• China has no choice but to keep raising the retirement age for workers, according to Yi Fuxian.
  • The nation has a demographic crisis, which is straining the pension system, the researcher said.
  • China could have 475 million people over the age of 60 by 2050, per UN estimates.

China has a retirement crisis on its hands, and the nation will probably be forced to keep raising the retirement age for workers to stave off demographic imbalances, according to a demographer.

Yi Fuxian, a researcher whose book on China's demographic problems was previously banned in the country, cast a dark outlook for the nation's demographic future, with its population aging and its workforce rapidly shrinking. Those trends led China to recently raise the mandatory retirement age for workers, the first time the nation has raised its retirement age in decades.

But those measures are "long-overdue" and merely "kicking a political time bomb down the road." They also probably aren't enough to alleviate pressure on the retirement system in the world's second-largest economy, Fuxian wrote in an op-ed for Project Syndicate on Wednesday.

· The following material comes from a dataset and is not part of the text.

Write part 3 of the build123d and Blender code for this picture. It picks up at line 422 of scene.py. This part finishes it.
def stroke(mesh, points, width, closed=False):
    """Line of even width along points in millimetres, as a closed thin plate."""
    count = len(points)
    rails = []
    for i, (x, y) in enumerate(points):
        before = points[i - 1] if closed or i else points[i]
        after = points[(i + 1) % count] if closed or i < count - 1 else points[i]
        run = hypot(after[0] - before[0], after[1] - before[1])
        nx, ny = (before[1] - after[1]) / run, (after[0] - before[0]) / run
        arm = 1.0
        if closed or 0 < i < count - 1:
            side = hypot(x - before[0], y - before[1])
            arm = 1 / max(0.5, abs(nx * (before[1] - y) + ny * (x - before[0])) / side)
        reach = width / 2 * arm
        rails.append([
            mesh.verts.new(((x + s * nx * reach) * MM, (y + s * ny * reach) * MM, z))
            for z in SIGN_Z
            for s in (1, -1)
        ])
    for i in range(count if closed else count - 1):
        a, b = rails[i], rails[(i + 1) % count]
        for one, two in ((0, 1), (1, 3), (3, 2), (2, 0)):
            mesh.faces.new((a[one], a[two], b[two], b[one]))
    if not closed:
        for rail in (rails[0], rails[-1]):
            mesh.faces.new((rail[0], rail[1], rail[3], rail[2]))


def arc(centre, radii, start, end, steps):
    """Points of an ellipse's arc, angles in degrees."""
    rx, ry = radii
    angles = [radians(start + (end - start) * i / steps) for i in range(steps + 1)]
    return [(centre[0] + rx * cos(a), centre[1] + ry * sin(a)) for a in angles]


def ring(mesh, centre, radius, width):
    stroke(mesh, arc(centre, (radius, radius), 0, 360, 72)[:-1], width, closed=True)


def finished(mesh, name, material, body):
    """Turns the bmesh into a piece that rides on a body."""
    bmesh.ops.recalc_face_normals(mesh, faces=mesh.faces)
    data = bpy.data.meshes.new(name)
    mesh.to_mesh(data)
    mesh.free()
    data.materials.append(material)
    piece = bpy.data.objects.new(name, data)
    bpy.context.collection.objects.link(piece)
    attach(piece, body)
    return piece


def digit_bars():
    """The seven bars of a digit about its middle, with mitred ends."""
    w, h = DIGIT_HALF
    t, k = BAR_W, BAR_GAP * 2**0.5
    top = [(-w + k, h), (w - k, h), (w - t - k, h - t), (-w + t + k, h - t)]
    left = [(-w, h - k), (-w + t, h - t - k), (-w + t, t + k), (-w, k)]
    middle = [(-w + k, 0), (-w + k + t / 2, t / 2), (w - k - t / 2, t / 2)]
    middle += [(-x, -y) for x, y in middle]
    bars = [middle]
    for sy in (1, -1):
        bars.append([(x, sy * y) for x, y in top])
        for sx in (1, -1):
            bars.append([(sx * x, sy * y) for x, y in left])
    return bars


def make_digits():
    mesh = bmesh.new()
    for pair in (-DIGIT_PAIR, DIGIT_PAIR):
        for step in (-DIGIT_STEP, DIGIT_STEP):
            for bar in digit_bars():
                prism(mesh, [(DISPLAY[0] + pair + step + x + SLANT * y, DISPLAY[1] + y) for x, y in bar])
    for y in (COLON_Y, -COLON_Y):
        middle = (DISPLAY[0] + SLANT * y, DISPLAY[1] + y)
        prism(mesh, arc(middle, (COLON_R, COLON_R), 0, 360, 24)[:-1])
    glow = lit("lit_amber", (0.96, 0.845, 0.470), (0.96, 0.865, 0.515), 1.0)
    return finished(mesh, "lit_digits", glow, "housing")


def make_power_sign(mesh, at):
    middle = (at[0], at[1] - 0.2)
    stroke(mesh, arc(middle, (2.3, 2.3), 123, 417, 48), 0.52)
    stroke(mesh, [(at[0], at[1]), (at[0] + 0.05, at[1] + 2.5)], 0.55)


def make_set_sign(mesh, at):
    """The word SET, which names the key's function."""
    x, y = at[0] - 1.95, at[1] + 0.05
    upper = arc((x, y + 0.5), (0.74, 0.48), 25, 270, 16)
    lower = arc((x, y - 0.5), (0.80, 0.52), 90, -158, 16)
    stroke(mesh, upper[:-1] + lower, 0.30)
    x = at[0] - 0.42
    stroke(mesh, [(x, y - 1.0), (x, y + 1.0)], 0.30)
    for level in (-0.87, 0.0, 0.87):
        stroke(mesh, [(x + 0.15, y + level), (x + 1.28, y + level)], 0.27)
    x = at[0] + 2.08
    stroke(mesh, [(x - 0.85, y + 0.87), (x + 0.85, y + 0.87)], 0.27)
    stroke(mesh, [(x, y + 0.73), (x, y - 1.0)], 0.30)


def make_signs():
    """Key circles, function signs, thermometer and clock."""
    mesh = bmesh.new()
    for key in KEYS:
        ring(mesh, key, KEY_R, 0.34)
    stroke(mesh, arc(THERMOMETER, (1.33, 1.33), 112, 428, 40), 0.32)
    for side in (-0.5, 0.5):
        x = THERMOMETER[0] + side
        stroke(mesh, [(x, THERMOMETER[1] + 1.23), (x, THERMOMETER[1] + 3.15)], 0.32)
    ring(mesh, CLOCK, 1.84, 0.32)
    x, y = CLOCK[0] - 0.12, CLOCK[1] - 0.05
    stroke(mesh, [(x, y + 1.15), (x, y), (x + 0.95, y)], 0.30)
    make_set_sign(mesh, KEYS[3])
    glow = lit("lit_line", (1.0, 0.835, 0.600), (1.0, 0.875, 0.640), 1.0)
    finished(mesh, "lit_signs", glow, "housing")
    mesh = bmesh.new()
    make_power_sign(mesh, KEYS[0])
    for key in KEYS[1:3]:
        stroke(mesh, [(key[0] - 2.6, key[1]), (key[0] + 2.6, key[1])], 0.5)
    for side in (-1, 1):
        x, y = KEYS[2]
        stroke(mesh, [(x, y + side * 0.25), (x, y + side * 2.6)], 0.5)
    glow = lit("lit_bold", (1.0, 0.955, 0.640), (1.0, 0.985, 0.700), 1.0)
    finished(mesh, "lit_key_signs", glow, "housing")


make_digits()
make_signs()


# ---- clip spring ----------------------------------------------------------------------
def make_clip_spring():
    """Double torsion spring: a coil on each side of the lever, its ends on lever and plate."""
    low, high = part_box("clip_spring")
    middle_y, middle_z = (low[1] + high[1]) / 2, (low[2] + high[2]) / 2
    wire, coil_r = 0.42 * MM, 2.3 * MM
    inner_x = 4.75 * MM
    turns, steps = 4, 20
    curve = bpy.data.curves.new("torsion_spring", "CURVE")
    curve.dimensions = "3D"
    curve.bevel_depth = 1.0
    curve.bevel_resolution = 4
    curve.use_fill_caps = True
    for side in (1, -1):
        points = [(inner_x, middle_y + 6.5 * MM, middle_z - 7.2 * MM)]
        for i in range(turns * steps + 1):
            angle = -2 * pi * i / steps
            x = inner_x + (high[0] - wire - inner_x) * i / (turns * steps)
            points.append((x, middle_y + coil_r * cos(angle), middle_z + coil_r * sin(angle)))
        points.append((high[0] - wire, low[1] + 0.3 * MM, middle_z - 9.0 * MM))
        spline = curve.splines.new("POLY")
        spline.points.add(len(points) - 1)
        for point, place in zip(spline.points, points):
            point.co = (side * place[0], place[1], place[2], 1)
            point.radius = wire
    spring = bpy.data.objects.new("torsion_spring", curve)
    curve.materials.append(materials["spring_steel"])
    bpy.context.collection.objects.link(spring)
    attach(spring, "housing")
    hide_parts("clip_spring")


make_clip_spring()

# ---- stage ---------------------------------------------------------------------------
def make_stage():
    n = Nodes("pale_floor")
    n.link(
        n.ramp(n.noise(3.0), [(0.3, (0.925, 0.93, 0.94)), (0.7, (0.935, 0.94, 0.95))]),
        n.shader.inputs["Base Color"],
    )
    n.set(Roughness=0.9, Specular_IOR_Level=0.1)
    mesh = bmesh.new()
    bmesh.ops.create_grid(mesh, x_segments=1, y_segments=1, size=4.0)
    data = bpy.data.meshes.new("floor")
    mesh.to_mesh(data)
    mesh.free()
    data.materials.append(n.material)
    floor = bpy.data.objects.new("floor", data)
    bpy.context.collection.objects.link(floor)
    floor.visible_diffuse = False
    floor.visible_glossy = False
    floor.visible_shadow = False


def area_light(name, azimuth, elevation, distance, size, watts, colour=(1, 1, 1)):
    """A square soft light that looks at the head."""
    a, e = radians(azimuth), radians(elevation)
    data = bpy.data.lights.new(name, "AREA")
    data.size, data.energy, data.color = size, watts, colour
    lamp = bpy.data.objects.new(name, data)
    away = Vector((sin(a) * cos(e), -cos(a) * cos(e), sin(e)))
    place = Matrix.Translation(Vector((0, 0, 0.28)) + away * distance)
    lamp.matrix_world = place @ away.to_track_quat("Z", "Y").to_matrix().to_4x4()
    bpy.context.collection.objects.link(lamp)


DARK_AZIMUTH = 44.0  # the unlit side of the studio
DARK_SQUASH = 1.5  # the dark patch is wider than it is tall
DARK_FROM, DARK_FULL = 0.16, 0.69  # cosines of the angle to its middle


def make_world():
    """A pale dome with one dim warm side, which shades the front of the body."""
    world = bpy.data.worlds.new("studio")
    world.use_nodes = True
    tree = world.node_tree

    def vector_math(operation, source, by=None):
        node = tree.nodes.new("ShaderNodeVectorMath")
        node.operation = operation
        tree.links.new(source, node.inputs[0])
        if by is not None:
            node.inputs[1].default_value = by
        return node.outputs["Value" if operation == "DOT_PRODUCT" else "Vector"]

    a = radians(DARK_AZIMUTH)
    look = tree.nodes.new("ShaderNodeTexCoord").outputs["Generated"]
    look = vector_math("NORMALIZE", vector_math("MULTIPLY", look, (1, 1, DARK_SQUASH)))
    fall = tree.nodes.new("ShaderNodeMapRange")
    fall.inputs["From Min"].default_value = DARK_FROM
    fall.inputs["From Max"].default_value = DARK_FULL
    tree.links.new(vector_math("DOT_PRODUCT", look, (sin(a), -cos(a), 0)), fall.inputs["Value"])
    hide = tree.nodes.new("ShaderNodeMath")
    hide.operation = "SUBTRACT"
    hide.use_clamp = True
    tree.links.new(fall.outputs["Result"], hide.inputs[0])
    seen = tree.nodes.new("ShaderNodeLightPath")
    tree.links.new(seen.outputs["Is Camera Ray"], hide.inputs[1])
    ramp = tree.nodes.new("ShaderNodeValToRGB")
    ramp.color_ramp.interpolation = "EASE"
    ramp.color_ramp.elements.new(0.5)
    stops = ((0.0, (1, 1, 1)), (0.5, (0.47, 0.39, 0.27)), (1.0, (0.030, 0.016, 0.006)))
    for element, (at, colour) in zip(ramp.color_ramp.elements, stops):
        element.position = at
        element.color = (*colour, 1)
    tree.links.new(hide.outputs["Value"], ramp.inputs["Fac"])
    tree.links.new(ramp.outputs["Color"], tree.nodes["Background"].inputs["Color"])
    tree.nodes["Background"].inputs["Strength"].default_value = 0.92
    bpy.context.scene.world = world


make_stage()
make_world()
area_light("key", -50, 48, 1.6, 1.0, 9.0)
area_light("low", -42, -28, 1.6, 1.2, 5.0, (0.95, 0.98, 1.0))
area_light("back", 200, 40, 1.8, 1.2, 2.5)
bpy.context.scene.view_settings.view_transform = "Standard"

"Given the severity of its demographic crisis, China will need to keep raising its retirement age, potentially fueling civil unrest and political instability," Yi said. "As the workforce ages and shrinks, economic growth will slow and reduce government revenues, while the growing elderly population will drive up pension costs," he later added.

Economists have flagged worrying demographic trends in China for years. China's fertility rate dropped to 1.17 births per woman in 2022, according to World Bank data. Meanwhile, life expectancy has climbed, with the average person in China living to 79.

The number of people over the age of 60 in China has soared the last 40 years, increasing from 72 million in 1980 to 297 million in 2023, according to the latest report from the nation's Ministry of Civil Affairs and the China National Committee on Ageing.

By 2050, the population of people 60 and older is expected to increase to 475 million, or nearly half of China's total population, Yi said, citing estimates from the United Nations.

There are already signs China's aging population and simultaneously shrinking workforce is starting to strain its benefits system for retirees. China's main pension fund could be depleted by 2035, according to a 2019 estimate from the Chinese Academy of Social Sciences. Meanwhile, around a third of Chinese provinces are struggling with pension deficits, Reuters reported.

"With too few workers to support the system, no amount of political maneuvering or creative accounting can avert the impending pension crisis," Yi said.

The situation mirrors some aspects of the retirement crisis in the US, with a growing number of older Americans continuing to work amid concerns about financial security. Over 30 million US baby boomers are nearing retirement without enough saved, and over half of Americans over the age of 65 make less than $30,000 a year, according to 2022 Census data.